* _COLLECTED DATA_:
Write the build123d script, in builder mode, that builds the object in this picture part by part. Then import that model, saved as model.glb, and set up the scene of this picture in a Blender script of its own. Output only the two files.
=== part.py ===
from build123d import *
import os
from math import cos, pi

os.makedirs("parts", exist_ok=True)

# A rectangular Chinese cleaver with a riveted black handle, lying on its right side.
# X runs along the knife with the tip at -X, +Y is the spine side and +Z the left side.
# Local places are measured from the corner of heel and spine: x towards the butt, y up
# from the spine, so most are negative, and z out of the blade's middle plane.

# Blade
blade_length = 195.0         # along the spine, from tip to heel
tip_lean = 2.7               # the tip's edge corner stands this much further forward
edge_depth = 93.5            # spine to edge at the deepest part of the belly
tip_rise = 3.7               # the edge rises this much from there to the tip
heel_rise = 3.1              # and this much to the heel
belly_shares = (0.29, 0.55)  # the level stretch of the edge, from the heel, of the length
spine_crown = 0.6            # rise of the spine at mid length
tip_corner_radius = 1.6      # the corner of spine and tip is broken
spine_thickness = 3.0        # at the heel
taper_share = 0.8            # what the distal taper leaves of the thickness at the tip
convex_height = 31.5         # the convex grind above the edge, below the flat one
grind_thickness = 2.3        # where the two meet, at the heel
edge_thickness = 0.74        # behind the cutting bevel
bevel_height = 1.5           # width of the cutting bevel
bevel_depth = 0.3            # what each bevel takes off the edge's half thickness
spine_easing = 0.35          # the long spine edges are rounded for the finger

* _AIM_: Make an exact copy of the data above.

* _SOLUTION FOR THIS EXERCISE_:
Write the build123d script, in builder mode, that builds the object in this picture part by part. Then import that model, saved as model.glb, and set up the scene of this picture in a Blender script of its own. Output only the two files.
=== part.py ===
from build123d import *
import os
from math import cos, pi

os.makedirs("parts", exist_ok=True)

# A rectangular Chinese cleaver with a riveted black handle, lying on its right side.
# X runs along the knife with the tip at -X, +Y is the spine side and +Z the left side.
# Local places are measured from the corner of heel and spine: x towards the butt, y up
# from the spine, so most are negative, and z out of the blade's middle plane.

# Blade
blade_length = 195.0         # along the spine, from tip to heel
tip_lean = 2.7               # the tip's edge corner stands this much further forward
edge_depth = 93.5            # spine to edge at the deepest part of the belly
tip_rise = 3.7               # the edge rises this much from there to the tip
heel_rise = 3.1              # and this much to the heel
belly_shares = (0.29, 0.55)  # the level stretch of the edge, from the heel, of the length
spine_crown = 0.6            # rise of the spine at mid length
tip_corner_radius = 1.6      # the corner of spine and tip is broken
spine_thickness = 3.0        # at the heel
taper_share = 0.8            # what the distal taper leaves of the thickness at the tip
convex_height = 31.5         # the convex grind above the edge, below the flat one
grind_thickness = 2.3        # where the two meet, at the heel
edge_thickness = 0.74        # behind the cutting bevel
bevel_height = 1.5           # width of the cutting bevel
bevel_depth = 0.3            # what each bevel takes off the edge's half thickness
spine_easing = 0.35          # the long spine edges are rounded for the finger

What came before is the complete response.